Speaking of outrageous statements from Van Gundy, back when the Big Three colluded in Miami, Van Gundy prophesied – “They will break the single-season win record [of 72], and I think they have a legit shot at the Lakers’ 33-game [winning] streak [in 1971-72], as well. And only the Lakers have even a remote shot at beating them in a playoff series. They will never lose two games in a row this year. There is now no good way to defend them. They are unguardable. They are indefensible. They are just too good and have added so much shooting and are so versatile that they will score at will. And with Erik Spoelstra coaching, they will be in the top three defensive teams in the league, as well. The other 29 teams better hope the lockout gets moved up a year.”

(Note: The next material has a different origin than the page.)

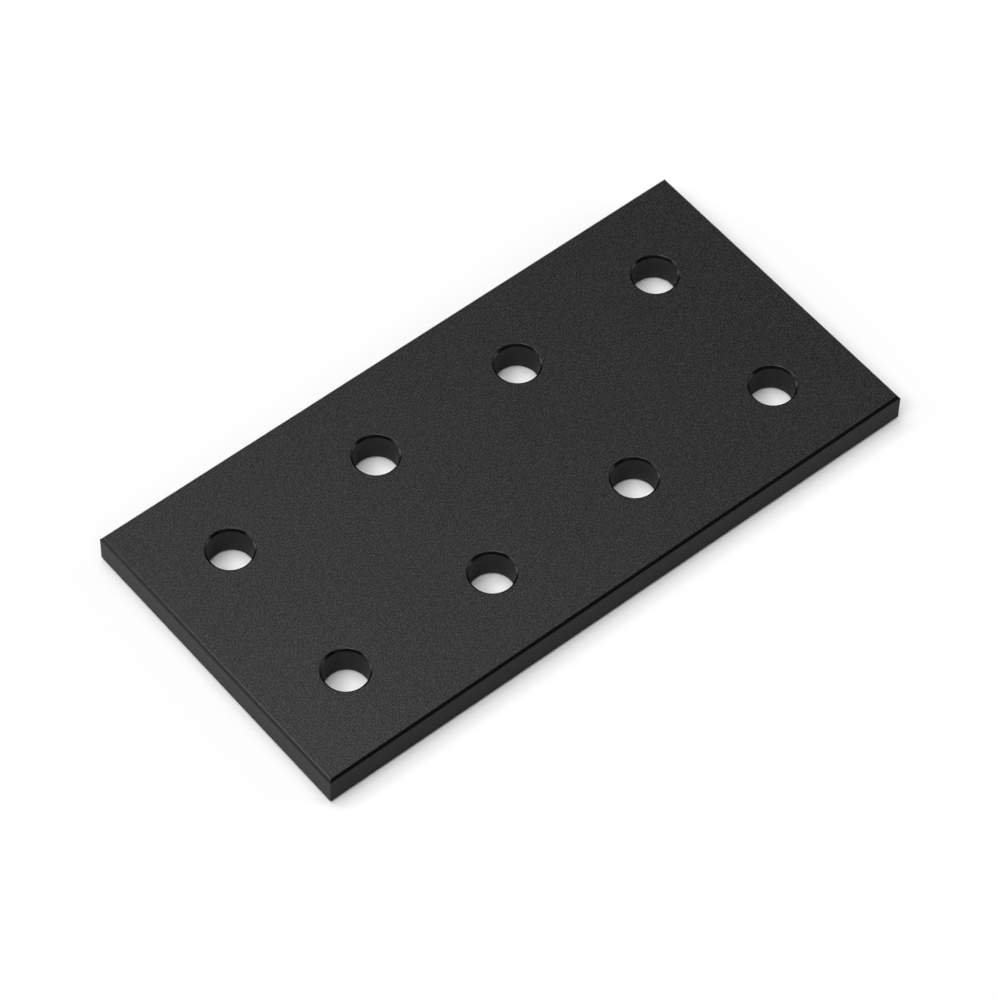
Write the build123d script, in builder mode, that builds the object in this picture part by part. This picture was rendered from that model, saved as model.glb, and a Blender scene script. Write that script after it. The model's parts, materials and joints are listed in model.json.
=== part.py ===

We all scoffed when those predictions did not come true with the Mavericks beating the Heat in the finals. But now the Heat are on the verge of breaking another record which Van Gundy foresaw, winning 34 games in a row. The obstacles in the way of the streak are none too formidable right now. If they can break the 33 game record and don’t win the championship, the season will be seen as a failure. But look at it this way, how many of the teams can you name who have won a championship over the last 60 years? And how many of you revere the Lakers for winning 33 games in a row? Without any question, it is more difficult to win 33 games in a row than it is to win a championship. But it is not respected as much as a championship. Perhaps it will be if the Heat can break the record and with the passage of time, when the record stands for ages, people will appreciate the difficulty of winning 33 games in a row. Until then though, winning a championship trumps winning 33 games in a row in the eyes of the majority.